Petroleum product inventories remain at elevated levels in major storage hubs in Europe and Asia, which have pushed product prices lower and narrowed regional price spreads. Because demand for tankers are affected by arbitrage opportunities between different markets, lower overall product prices and smaller spreads between locations around the world makes trade between regions less economically viable and can dampen tanker rates.

Figure 10: RBOB and Heating Oil Implied Volatility

Volatility: The implied volatility for the front-month RBOB and ULSD futures contracts increased by 5.1 and 7.2 percentage points to 40% and 38%, respectively, from July 1 to August 4 (Figure 11). The increase in implied volatilities for RBOB and ULSD in July were similar to the increase in the crude oil implied volatility. Because of sustained, high global petroleum product inventories, there is increased uncertainty in both the crude and product markets about future price movements.

Figure 11: Probability of December 2013 retail gasoline exceeding different price levels at expiration

Market-Derived Probabilities: The November 2016 RBOB futures contract averaged $1.22/gal for the five trading days ending August 4 and has a 28% probability of exceeding $1.35/gal (typically leading to a retail price of $2.00/gal) at expiration. The same contract for the five trading days ending July 1 had a 51% probability of exceeding $1.35/gal (Figure 12).

Figure 12: Historical front month U.S. natural gas prices

Natural Gas

Prices: Natural gas prices remained at higher levels in July compared with earlier this year and the front month contract for delivery at Henry Hub settled at $2.83 per million British thermal units (MMBtu) on August 4 (Figure 13). Continued warm weather increased overall demand for electricity, with total electricity generation is expected to be 1.5% higher in third quarter 2016 compared to the July STEO forecast. The overall increase in electricity generation helps to reduce competition between natural gas and coal, acting as the main driver for elevating natural gas prices from early spring lows. Cooling degree days (CDD) were more than 25 days above the 5-year average for the week ending July 29, marking the largest deviation from normal so far this summer.

Figure 13: Cooling Degree Days

The pace of inventory builds for U.S. working natural gas storage is lower compared to the five-year average and is affecting the shape of the natural gas futures curve. The price discount of the front month contract to prices for delivery of natural gas one year out settled at 26 cents/MMBtu on August 4, representing a decline in contango of 58 cents/MMBtu compared with May 2 (Figure 14). Over the same time, working natural gas inventories built by an average of 51 bcf per week, compared to an average build of 78.6 bcf per week over the previous five years. While natural gas inventories are still expected to approach all-time highs before the winter heating season, market concerns over reaching storage capacity limits have abated and reduced discounts of near-term prices.
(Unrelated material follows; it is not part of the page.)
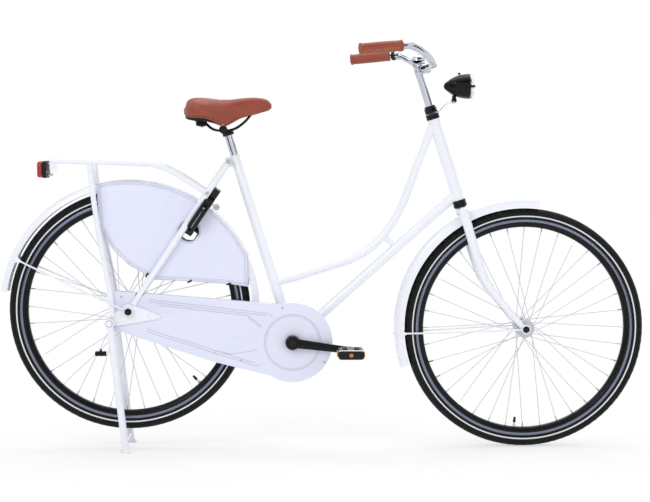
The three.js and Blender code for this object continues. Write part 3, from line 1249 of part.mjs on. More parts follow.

Figure 14: U.S. Natural Gas Prices and storage

Volatility: Natural gas implied volatility was relatively stable over the past month, settling at 37% on August 4 (Figure 15). Historical volatility dropped by 1.6 percentage points since July 1 to settle at 48% on August 4. Higher temperatures and increased electricity generation are helping to move natural gas inventories closer to historical averages and likely reducing price volatility.

Figure 15: Natural gas historical and implied volatility

Market-Derived Probabilities: The November 2016 Henry Hub futures contract averaged $3.01/MMBtu for the five trading days ending August 4 and has a 47% probability of exceeding $3.00/MMBtu at expiration. The same contract for the five trading days ending July 1 had a 49% probability of exceeding $3.00/MMBtu (Figure 16).